Our first stop in Savannah was the City Market. The City Market is at the heart of Savannah's historic district and features many unique shops, specialty eateries, performing musicians, and art galleries featuring local works.
Savannah has a host of southern eateries but the unanimous dining choice was Sisters of The New South. Denita, an employee of 7 years at Sisters, was so gracious as to tell us the rich history of the popular soul food eatery. Sisters was founded by 8 sisters and 2 brothers as a small soul food resturant that has now expanded into a franchise that includes two Savannah locations and another location in Atlanta, Georgia.
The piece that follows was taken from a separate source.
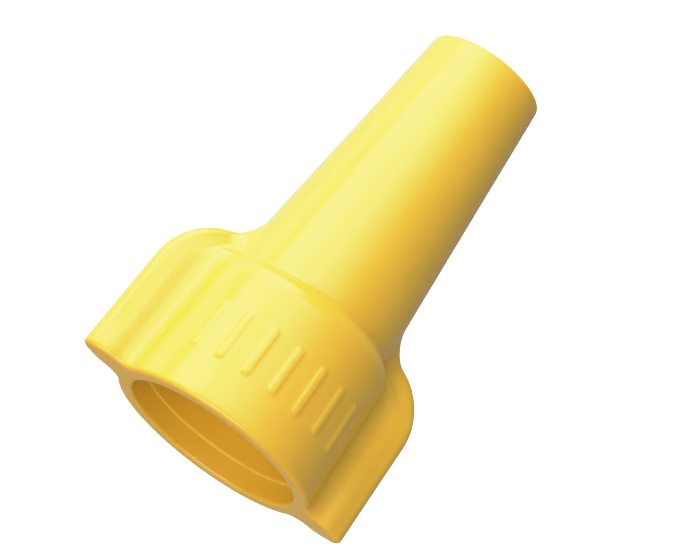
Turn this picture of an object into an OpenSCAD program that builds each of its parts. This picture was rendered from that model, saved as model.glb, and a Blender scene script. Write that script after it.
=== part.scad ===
// Winged twist-on wire connector, in millimetres.
// The shell stands mouth down: the origin is the centre of the mouth's rim, +Z runs up the
// connector's axis to the closed end of the crown, and the two wings lie along +X and -X.

/* [Body] */
// Length from the rim to the closed end
body_l = 28.4; // [28.1:0.1:29]
// Outside diameter of the skirt at the rim
skirt_d = 13.6; // [13.4:0.1:14]
// Draft of the skirt's outside wall, in degrees
skirt_draft = 3.3; // [2.6:0.1:3.8]
// Height at which the skirt wall starts to turn in to the shoulder
skirt_h = 8.2; // [8:0.1:8.6]
// Convex radius of the shoulder
shoulder_r = 1.6; // [1.2:0.1:2]
// Concave radius between the shoulder and the crown
neck_r = 0.5; // [0.4:0.1:1]
// Diameter that the crown's taper reaches at the closed end
crown_end_d = 7.55; // [7.3:0.05:7.8]
// Taper of the crown to each side, in degrees
crown_taper = 5; // [4.8:0.1:5.4]
// Radius around the closed end
crown_edge_r = 0.25; // [0.15:0.05:0.6]
// Radius on the outside edge of the rim
rim_edge_r = 0.3; // [0.1:0.05:0.5]

/* [Inside] */
// Diameter of the mouth at the rim
mouth_d = 11.45; // [11.3:0.05:11.6]
// Depth of the mouth, up to the small step
mouth_h = 1.35; // [1:0.05:2]
// Diameter of the straight bore above the step
bore_d = 11.1; // [10.9:0.1:11.1]
// Height at which the straight bore ends and the lead-in cone starts
bore_top = 7; // [6:0.1:7.2]
// Wall of the crown around the spring
crown_wall = 0.95; // [0.8:0.05:1.05]
// Thickness of the closed end
end_wall = 1.2; // [0.9:0.1:1.5]
// Number of ribs that grip the spring
rib_count = 6; // [4:1:8]
// Width of each rib
rib_w = 0.6; // [0.4:0.1:0.8]
// Height of each rib
rib_h = 0.1; // [0.05:0.05:0.15]

/* [Wings] */
// Span over both wing tips at the rim
wing_span = 19.1; // [18.6:0.1:19.6]
// Draft of the wing's outer edge, in degrees
wing_draft = 2.2; // [1:0.1:3]
// Height of the wing's top
wing_top = 11; // [10.7:0.1:11.2]
// Radius of the wing's upper corner
wing_corner_r = 4.2; // [3.6:0.1:4.4]
// Thickness of the wing near its root, at the rim
wing_root_t = 2.5; // [2.2:0.1:2.8]
// Thickness of the wing at its round tip, at the rim
wing_tip_t = 1.7; // [1.5:0.1:2]
// Thickness of the wing at its top
wing_top_t = 1.4; // [1.2:0.1:1.6]
// Radius of the fillet between a wing and the skirt
web_r = 1.1; // [0.8:0.1:1.5]
// Radius of the fillet between a wing's top and the crown
gusset_r = 2.2; // [1.6:0.1:2.6]

/* [Grip bars] */
// Number of raised bars on each side of the skirt
bar_count = 7; // [3:1:7]
// Angle between neighbouring bars
bar_step = 16; // [10:1:16]
// Length of each bar
bar_l = 3.4; // [2:0.1:4]
// Width of each bar
bar_w = 0.6; // [0.4:0.1:0.8]
// Height of each bar above the wall
bar_h = 0.08; // [0.05:0.01:0.2]
// Height of the bars' middle above the rim
bar_z = 4.4; // [3.5:0.1:5]

/* [Spring] */
// Width of the square wire
wire_w = 0.9; // [0.7:0.05:0.9]
// Turns of the spring
spring_turns = 12.5; // [9:0.5:12.5]
// Height of the middle of the spring's first turn
spring_z = 9.4; // [9.3:0.1:9.5]
// Rise of each turn
spring_pitch = 1.34; // [1.34:0.01:1.36]

/* [Hidden] */

$fn = 96;
SPRING_SEGMENTS = 32;   // flats in each turn of the spring
SPRING_GAP = 0.02;      // between the wire's outer corners and the ribs
MOUTH_EDGE_R = 0.2;     // round on the inside edge of the rim
MOUTH_DRAFT = 2;        // draft of the mouth's wall, in degrees
STEP_H = 0.1;           // height of the small step's slope
LEAD_H = 1.6;           // height of the lead-in cone below the spring
ARC_STEPS = 10;         // segments in each drawn arc
CUT = 1;                // how far a cutting shape runs past what it cuts
BITE = 0.1;             // how far an added shape runs into what it joins
OVERLAP = 0.03;         // how far a fillet's arc dips below the round wall that it meets
SKIRT_WEB_REACH = 1;    // how far the skirt's fillets reach beyond the skirt's radius
SKIRT_CAP_R = 3.2;      // round on the top of the skirt's fillets
CROWN_WEB_REACH = 0.1;  // how far the crown's fillets reach beyond the skirt's radius
CROWN_CAP_R = 2;        // round on the top of the crown's fillets

skirt_r = skirt_d / 2;
mouth_r = mouth_d / 2;
mouth_end_r = mouth_r - mouth_h * tan(MOUTH_DRAFT);
bore_r = bore_d / 2;
wing_x = wing_span / 2;
chamber_z = bore_top + LEAD_H;
chamber_end = body_l - end_wall;
wire_corner = wire_w / sqrt(2);   // from the wire's middle to a corner of its square

// Outside radius of the skirt and of the crown at height z, on their straight walls.
function skirt_at(z) = skirt_r - z * tan(skirt_draft);
function crown_at(z) = crown_end_d / 2 + (body_l - z) * tan(crown_taper);
function chamber_at(z) = crown_at(z) - crown_wall / cos(crown_taper);
function direction(angle) = [cos(angle), sin(angle)];
function arc(centre, r, from, to) =
    [for (i = [0:ARC_STEPS]) centre + r * direction(from + (to - from) * i / ARC_STEPS)];

// Middle of a circle at a given distance from point c, on the line from a along the unit vector d.
function first_at_distance(c, distance, a, d) =
    let (w = a - c, b = w * d) a + (-b - sqrt(b * b - w * w + distance * distance)) * d;

shoulder_c = [skirt_at(skirt_h), skirt_h] - shoulder_r * direction(skirt_draft);
neck_start = [crown_at(body_l), body_l] + neck_r * direction(crown_taper);
neck_c = first_at_distance(shoulder_c, shoulder_r + neck_r, neck_start, -direction(crown_taper + 90));
shoulder_turn = atan2(neck_c.y - shoulder_c.y, neck_c.x - shoulder_c.x);
crown_edge_c = [crown_at(body_l - crown_edge_r) - crown_edge_r / cos(crown_taper), body_l - crown_edge_r];
rim_edge_c = [skirt_at(rim_edge_r) - rim_edge_r / cos(skirt_draft), rim_edge_r];

wing_edge_slope = tan(wing_draft);
corner_z = wing_top - wing_corner_r;
corner_x = wing_x - corner_z * wing_edge_slope - wing_corner_r;
gusset_start = [crown_at(body_l), body_l] + gusset_r * direction(crown_taper);
gusset_c = first_at_distance([corner_x, corner_z], wing_corner_r + gusset_r, gusset_start,
                             -direction(crown_taper + 90));
gusset_turn = atan2(gusset_c.y - corner_z, gusset_c.x - corner_x);

module body_outside() {
    rotate_extrude() polygon(concat(
        [[0, 0]],
        arc(rim_edge_c, rim_edge_r, -90, skirt_draft),
        arc(shoulder_c, shoulder_r, skirt_draft, shoulder_turn),
        arc(neck_c, neck_r, shoulder_turn + 180, crown_taper + 180),
        arc(crown_edge_c, crown_edge_r, crown_taper, 90),
        [[0, body_l]]));
}

// Solid of the hollow: mouth, step, straight bore, lead-in cone and tapered spring chamber.
module hollow() {
    rotate_extrude() polygon(concat(
        [[0, -CUT], [mouth_r + MOUTH_EDGE_R, -CUT]],
        arc([mouth_r + MOUTH_EDGE_R, MOUTH_EDGE_R], MOUTH_EDGE_R, 270, 180),
        [[mouth_end_r, mouth_h], [bore_r, mouth_h + STEP_H], [bore_r, bore_top],
         [chamber_at(chamber_z), chamber_z], [chamber_at(chamber_end), chamber_end], [0, chamber_end]]));
}

// One rib is a long block whose inner face is rib_h inside the chamber's wall.
module rib() {
    translate([chamber_at(chamber_z), 0, chamber_z])
        rotate([0, -crown_taper, 0])
            translate([-rib_h, -rib_w / 2, -BITE])
                cube([rib_h + crown_wall / 2, rib_w, (chamber_end - chamber_z) / cos(crown_taper) + CUT]);
}

// Flat blade of a wing, round along its outer edge.
module blade() {
    root_x = bore_r - CUT;
    root_r = wing_root_t / 2;
    top_r = wing_top_t / 2;
    hull() {
        translate([root_x, -root_r, 0]) cube([BITE, wing_root_t, BITE]);
        translate([root_x, -top_r, wing_top - top_r]) cube([BITE, wing_top_t, BITE]);
        translate([skirt_r + web_r / 2, 0, 0]) cylinder(r = root_r, h = BITE, $fn = 32);
        translate([wing_x - wing_tip_t / 2, 0, 0]) cylinder(r = wing_tip_t / 2, h = BITE, $fn = 32);
        for (angle = [0:9:90])
            translate([corner_x + (wing_corner_r - top_r) * cos(angle), 0,
                       corner_z + (wing_corner_r - top_r) * sin(angle)])
                sphere(r = top_r, $fn = 24);
    }
}

// Fillets of radius fillet_r that join a blade's two flanks to a tapered round body between the
// heights z0 and z1. The body's radius is r0 at z0 and r1 at z1, and the flanks are 2 * flank apart.
// The fillets reach out to the radius end_r, where a corner of radius cap_r rounds off their top.
module web(z0, z1, r0, r1, flank, fillet_r, end_r, cap_r) {
    reach = r0 + fillet_r - OVERLAP;
    turn = asin((flank + fillet_r) / reach);
    half = concat([(r0 - 4 * BITE) * direction(turn)],
                  arc(reach * direction(turn), fillet_r, turn + 180, 268),
                  [[reach * cos(turn) + BITE, 0]]);
    last = len(half) - 2;
    intersection() {
        translate([0, 0, z0])
            linear_extrude(height = z1 - z0, scale = r1 / r0)
                polygon(concat(half, [for (i = [last:-1:0]) [half[i].x, -half[i].y]]));
        rotate_extrude()
            polygon(concat([[0, 0], [end_r, 0]], arc([end_r, z1] - [cap_r, cap_r], cap_r, 0, 90), [[0, z1]]));
    }
}

// Fillet between the blade's round upper corner and the crown, seen from the front.
module gusset() {
    outline = arc(gusset_c, gusset_r, 180 + crown_taper, 180 + gusset_turn);
    rotate([90, 0, 0])
        linear_extrude(height = wing_top_t - 4 * BITE, center = true)
            polygon(concat([[bore_r - CUT, corner_z], [bore_r - CUT, gusset_c.y]],
                           outline,
                           [[outline[ARC_STEPS].x, corner_z]]));
}

module wing() {
    crown_z = skirt_h;
    crown_top = wing_top - BITE;
    skirt_top = skirt_h + shoulder_r;
    blade();
    web(0, skirt_top, skirt_r, skirt_at(skirt_top), wing_root_t / 2, web_r,
        skirt_r + SKIRT_WEB_REACH, SKIRT_CAP_R);
    web(crown_z, crown_top, crown_at(crown_z), crown_at(crown_top), wing_top_t / 2 + BITE, web_r,
        skirt_r + CROWN_WEB_REACH, CROWN_CAP_R);
    gusset();
}

// A plain raised bar with round ends, laid against the skirt's drafted wall.
module grip_bar() {
    straight = bar_l - bar_w;
    translate([skirt_at(bar_z), 0, bar_z])
        rotate([0, 90 - skirt_draft, 0])
            translate([0, 0, -2 * BITE])
                linear_extrude(height = bar_h + 2 * BITE) {
                    square([straight, bar_w], center = true);
                    for (side = [-1, 1]) translate([side * straight / 2, 0]) circle(d = bar_w, $fn = 24);
                }
}

module shell() {
    color("#f2cf3a") difference() {
        union() {
            body_outside();
            for (side = [0, 180]) rotate(side) {
                wing();
                for (i = [0:bar_count - 1])
                    rotate((i - (bar_count - 1) / 2) * bar_step - 90) grip_bar();
            }
        }
        difference() {
            hollow();
            for (i = [0:rib_count - 1]) rotate((i + 0.5) * 360 / rib_count) rib();
        }
    }
}

// Square wire wound corner inwards on a cone that follows the chamber's ribs.
module spring() {
    steps = floor(spring_turns * SPRING_SEGMENTS);
    points = [for (i = [0:steps], k = [0:3])
        let (turn = i / SPRING_SEGMENTS,
             z = spring_z + turn * spring_pitch,
             r = chamber_at(z) - rib_h - SPRING_GAP - wire_corner + wire_corner * cos(90 * k))
        [r * cos(360 * turn), r * sin(360 * turn), z + wire_corner * sin(90 * k)]];
    sides = [for (i = [0:steps - 1], k = [0:3])
        let (a = 4 * i + k, b = 4 * i + (k + 1) % 4) [a, b, b + 4, a + 4]];
    color("#c9ccd0")
        polyhedron(points, concat([[3, 2, 1, 0]], sides, [[for (k = [0:3]) 4 * steps + k]]), convexity = 8);
}

shell();
spring();
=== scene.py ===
"""Looks of a winged twist-on wire connector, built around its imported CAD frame.

The frame has its origin at the middle of the mouth's rim, +Z up the connector's axis to the
closed end, the wings along X and the front towards -Y. Lengths are in metres, angles in degrees.
"""
import math

import bpy
import numpy as np
from mathutils import Matrix, Vector


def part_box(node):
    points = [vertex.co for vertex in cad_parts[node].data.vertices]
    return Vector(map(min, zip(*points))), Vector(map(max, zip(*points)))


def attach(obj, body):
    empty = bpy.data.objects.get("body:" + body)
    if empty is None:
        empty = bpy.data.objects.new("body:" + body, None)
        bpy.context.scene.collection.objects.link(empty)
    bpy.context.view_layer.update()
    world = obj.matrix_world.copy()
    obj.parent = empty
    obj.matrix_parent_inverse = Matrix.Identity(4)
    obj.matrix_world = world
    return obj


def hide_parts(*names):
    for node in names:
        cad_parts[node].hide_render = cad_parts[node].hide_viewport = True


MM = 0.001

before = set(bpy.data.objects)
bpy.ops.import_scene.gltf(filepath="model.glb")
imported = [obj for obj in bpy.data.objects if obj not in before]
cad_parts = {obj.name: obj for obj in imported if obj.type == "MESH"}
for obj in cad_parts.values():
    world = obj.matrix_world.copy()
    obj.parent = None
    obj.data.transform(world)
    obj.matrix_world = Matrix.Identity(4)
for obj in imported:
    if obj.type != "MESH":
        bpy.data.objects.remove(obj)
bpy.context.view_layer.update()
shell_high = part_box("shell")[1]

# ---- the connector: its driving sizes are the same as the CAD model's --------------------------

LENGTH = shell_high.z
SKIRT_R = 6.8 * MM
SKIRT_DRAFT = 3.3
SKIRT_H = 8.2 * MM
SHOULDER_R = 1.6 * MM
NECK_R = 0.5 * MM
CROWN_END_R = 3.775 * MM
CROWN_TAPER = 5
CROWN_EDGE_R = 0.25 * MM
RIM_EDGE_R = 0.3 * MM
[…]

We dined at the flagship location and enjoyed southern comfort foods like macaroni and cheese, butter beans, turkey wings, fried chicken, corn beef hash, cabbage, corn bread, and the best string beans we've ever tasted.
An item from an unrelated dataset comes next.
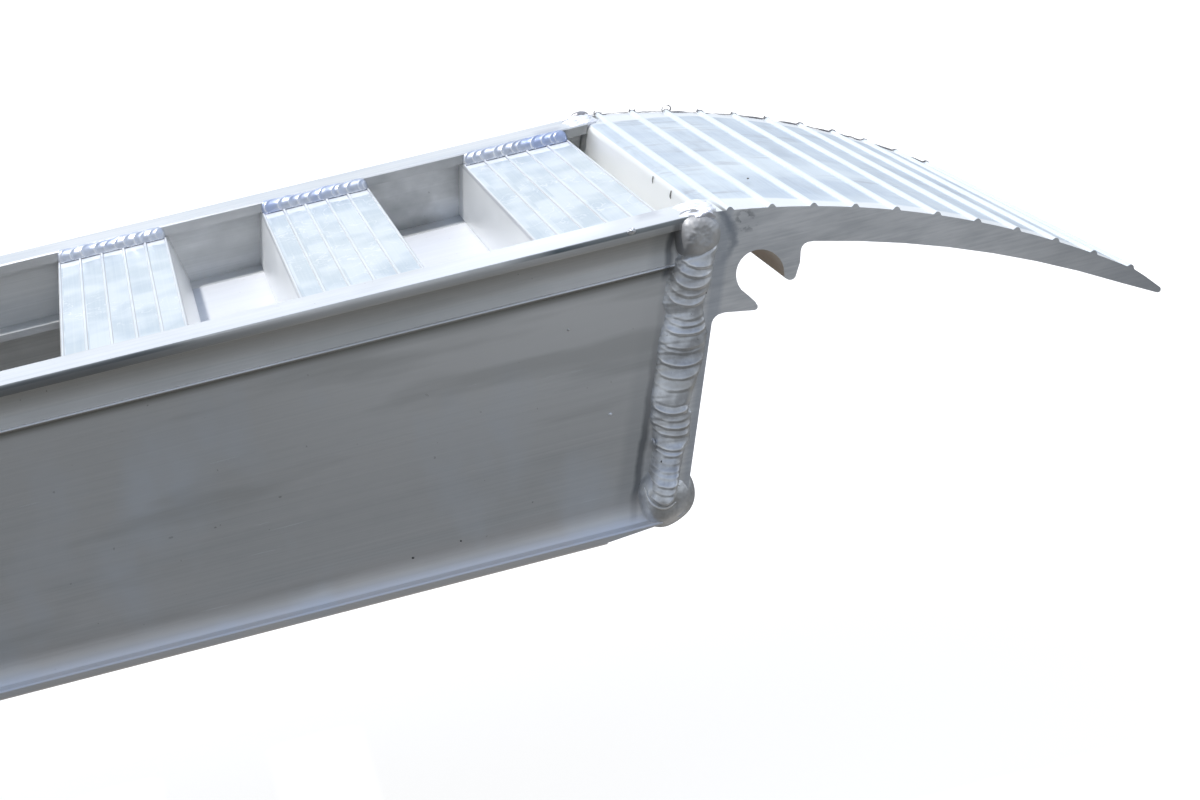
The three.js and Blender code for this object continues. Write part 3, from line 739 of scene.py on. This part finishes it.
def pad(side, outline, base_y, front_y, seed, blunt, dents, shade=0.0):
    """A domed lump on the rail's outer side, inside an outline of (x, z) points. Its lip value
    grows to shade towards the rim above and on the hinge's side, where the blob's material lays painted
    shade."""
    curve = smooth_outline(outline, 88)
    centre = sum(curve, Vector((0, 0))) / len(curve)
    depth = front_y - base_y
    rings = [[marked(deck(p.x, side * (base_y - 0.5), p.y), 0) for p in curve]]
    layers = 26
    for i in range(layers + 1):
        s = math.cos(math.pi / 2 * i / (layers + 0.5))
        dome = (1 - s ** blunt) ** 0.5
        ring = []
        for p in curve:
            spot = centre + (p - centre) * s
            bump = dents * wobble(spot.x + seed, spot.y, seed, 0.22)
            bump += 0.3 * dents * wobble(spot.x, spot.y + seed, seed, 0.8)
            out = base_y + depth * dome + bump * min(1.0, 4 * (1 - s))
            heading = (p - centre).normalized()
            upper = max(easing(-heading.x, 0.2, 1.0), easing(heading.y, 0.4, 1.0))
            # The lip value: painted shade towards the rim above and on the hinge's side.
            ring.append(marked(deck(spot.x, side * out, spot.y), shade * upper * s))
        rings.append(ring)
    return loft(rings)


def tube(path, radii, segments=10):
    """A closed round sliver along a path of points in the deck frame, in millimetres."""
    points = [Vector(p) for p in path]
    rings = []
    for i, point in enumerate(points):
        ahead = points[min(i + 1, len(points) - 1)] - points[max(i - 1, 0)]
        across = ahead.cross(Vector((0.3, 1, 0.2))).normalized()
        other = ahead.cross(across).normalized()
        ring = []
        for k in range(segments):
            turn = 2 * math.pi * k / segments
            ring.append(deck(*(point + (across * math.cos(turn) + other * math.sin(turn)) * radii[i])))
        rings.append(ring)
    return loft(rings)


def spindle(steps, thin, thick):
    """Radii of a sliver that is thin at its ends and thicker by up to thick in the middle."""
    return [thin + thick * math.sin(math.pi * (i + 1) / (steps + 2)) for i in range(steps + 1)]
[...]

After enjoying a great meal, it was time for Secret Santa where we all exchanged gifts by playing the game "White Elephant." In the game, each player gets to choose a gift but can also choose to take another persons gifts. Overall, it was obvious that our gift giving was more about entertaining each other than receiving!
Following a night of gift exchanging and memory making, breakfast was the first thing on our Day Two Agenda. We ate a hearty breakfast at Henry's Diner to prepare for the "Footprints of Savannah" tour, a walking tour that highlights Savannah's antebellum years and it's involvement in the slavery and cotton industries.
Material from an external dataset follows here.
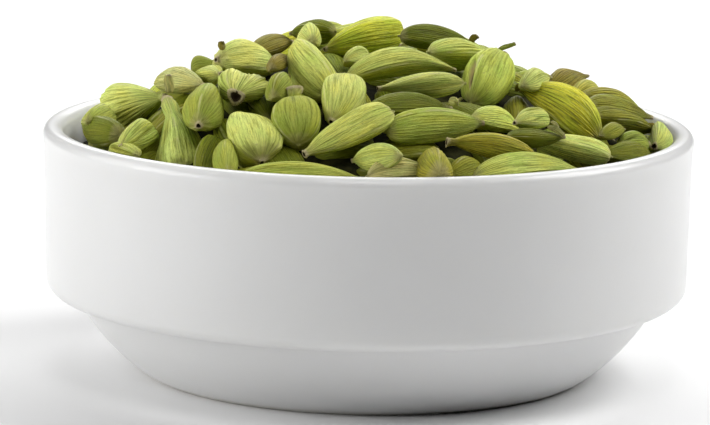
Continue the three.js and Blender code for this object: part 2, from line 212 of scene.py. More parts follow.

Our tour was led by the well informed Sister V(Vaughnette Goode-Walker). Sister V started our tour in one of Savannah's most notable squares, Johnson Square. During her tour, we learned how the slave and cotton industry fueled Savannah's banking industry and about educational pioneers like Susie King Taylor. Mentors and mentees enjoyed engaging with Sister V as they asked questions that she was well prepared to answer.
Ralph Mark Gilbert was a leader in the Savannah civil rights movement and he chartered 20 National Association for the Advance of Colored People (NAACP) organizations. Gilbert forged such a rich legacy that Savannah built the Ralph Mark Gilbert Civil Rights Museum. Being that Savannah is home to one of Georgia's largest African American community, it's civil rights history is monumental. Thus, the Ralph Mark Gilbert Civil Rights Museum highlights Savannah's pivotal role in the civil rights movement, the African American community, slavery, and current triumphs .
As director of the Ralph Mark Gilbert Museum, Sister V also led us on a guided tour at the museum. Sister V successfully gave a interesting and interactive tour. Mentors and mentees had the chance to experience being denied service at a lunch counter during the peak of the civil rights movement and also consider what entities and ideals they would protest in today's society.
Our retreat was full of laughs, knowledge exchange, enlightnement, and sisterly bonding. Thank you to all of our supporters and sponsors who helped make this possible.